- **INSTRUCTIONS TO FOLLOW**: Copy out every line exactly as given.

- **SOURCE EXCERPT**:

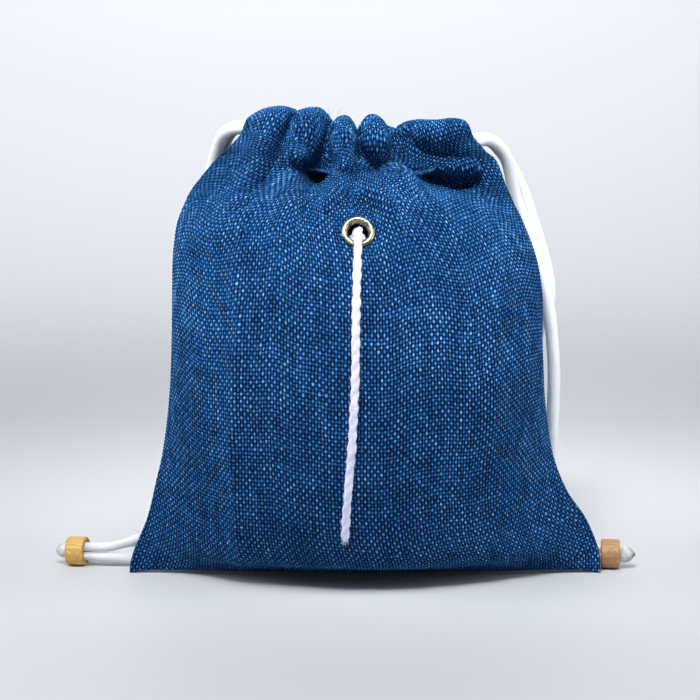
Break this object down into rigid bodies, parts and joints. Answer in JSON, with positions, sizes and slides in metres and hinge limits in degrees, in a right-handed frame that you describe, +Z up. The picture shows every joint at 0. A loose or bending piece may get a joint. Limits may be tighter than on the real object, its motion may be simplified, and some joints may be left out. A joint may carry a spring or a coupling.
{
  "type": "kinchaku drawstring pouch",
  "caption": "Standing blue jute drawstring pouch with a gathered hem, white cords ending in wooden beads, a brass eyelet and a white pull string.",
  "frame": {"origin": "middle of the base where the pouch stands, below the centre of the box round the pouch without its cords", "axes": "+Z up, -Y out of the front panel that carries the eyelet, +X to the right seen from the front"},
  "size_m": [0.2981, 0.1278, 0.2361],
  "materials": {
    "jute": "coarse plain weave, dyed blue, matt with a slight sheen on the fibres",
    "antique_brass": "antiqued, darker in the recesses",
    "white_cord": "smooth tight braid, soft sheen",
    "bead_wood_pale": "pale turned wood, satin",
    "bead_wood_brown": "browner turned wood, satin",
    "melted_cord": "cord ends melted into a cloudy blunt tip with a scorched rim",
    "white_yarn": "soft two-ply yarn with loose fibres",
    "navy_thread": "matt sewing thread"
  },
  "bodies": {
    "pouch": {"front_panel": "jute", "back_panel": "jute", "eyelet": "antique_brass", "eyelet_washer": "antique_brass", "left_cord": "white_cord", "right_cord": "white_cord", "left_cord_tip": "melted_cord", "right_cord_tip": "melted_cord", "pull_string": "white_yarn", "front_hem_thread": "navy_thread", "back_hem_thread": "navy_thread", "left_side_thread": "navy_thread", "right_side_thread": "navy_thread", "base_thread": "navy_thread"},
    "left_bead_body": {"left_bead": "bead_wood_pale"},
    "right_bead_body": {"right_bead": "bead_wood_brown"}
  },
  "joints": [
    {"name": "left_bead_slide", "type": "slide", "parent": "pouch", "child": "left_bead_body", "axis": [0.9781, -0.2079, 0], "range_m": [0, 0.01]},
    {"name": "right_bead_slide", "type": "slide", "parent": "pouch", "child": "right_bead_body", "axis": [-0.9903, 0.1392, 0], "range_m": [0, 0.01]}
  ]
}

- **TASK RESPONSE**:
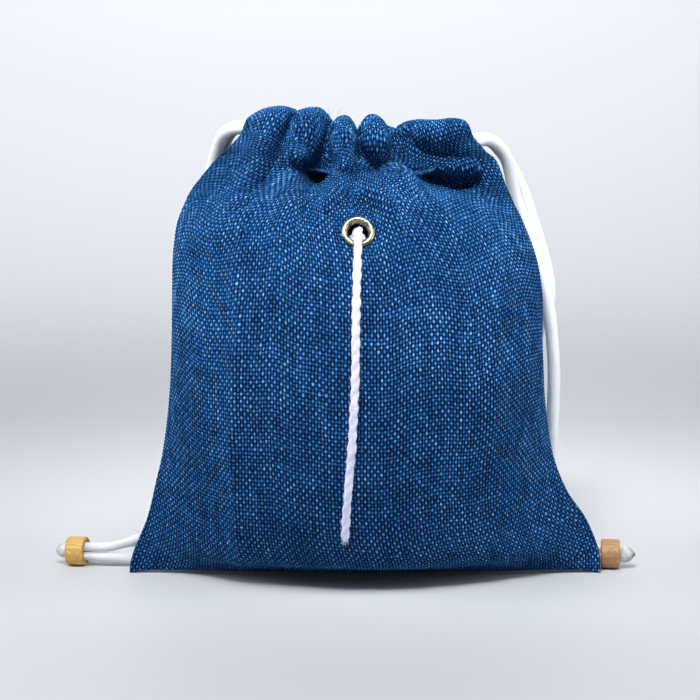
Break this object down into rigid bodies, parts and joints. Answer in JSON, with positions, sizes and slides in metres and hinge limits in degrees, in a right-handed frame that you describe, +Z up. The picture shows every joint at 0. A loose or bending piece may get a joint. Limits may be tighter than on the real object, its motion may be simplified, and some joints may be left out. A joint may carry a spring or a coupling.
{
  "type": "kinchaku drawstring pouch",
  "caption": "Standing blue jute drawstring pouch with a gathered hem, white cords ending in wooden beads, a brass eyelet and a white pull string.",
  "frame": {"origin": "middle of the base where the pouch stands, below the centre of the box round the pouch without its cords", "axes": "+Z up, -Y out of the front panel that carries the eyelet, +X to the right seen from the front"},
  "size_m": [0.2981, 0.1278, 0.2361],
  "materials": {
    "jute": "coarse plain weave, dyed blue, matt with a slight sheen on the fibres",
    "antique_brass": "antiqued, darker in the recesses",
    "white_cord": "smooth tight braid, soft sheen",
    "bead_wood_pale": "pale turned wood, satin",
    "bead_wood_brown": "browner turned wood, satin",
    "melted_cord": "cord ends melted into a cloudy blunt tip with a scorched rim",
    "white_yarn": "soft two-ply yarn with loose fibres",
    "navy_thread": "matt sewing thread"
  },
  "bodies": {
    "pouch": {"front_panel": "jute", "back_panel": "jute", "eyelet": "antique_brass", "eyelet_washer": "antique_brass", "left_cord": "white_cord", "right_cord": "white_cord", "left_cord_tip": "melted_cord", "right_cord_tip": "melted_cord", "pull_string": "white_yarn", "front_hem_thread": "navy_thread", "back_hem_thread": "navy_thread", "left_side_thread": "navy_thread", "right_side_thread": "navy_thread", "base_thread": "navy_thread"},
    "left_bead_body": {"left_bead": "bead_wood_pale"},
    "right_bead_body": {"right_bead": "bead_wood_brown"}
  },
  "joints": [
    {"name": "left_bead_slide", "type": "slide", "parent": "pouch", "child": "left_bead_body", "axis": [0.9781, -0.2079, 0], "range_m": [0, 0.01]},
    {"name": "right_bead_slide", "type": "slide", "parent": "pouch", "child": "right_bead_body", "axis": [-0.9903, 0.1392, 0], "range_m": [0, 0.01]}
  ]
}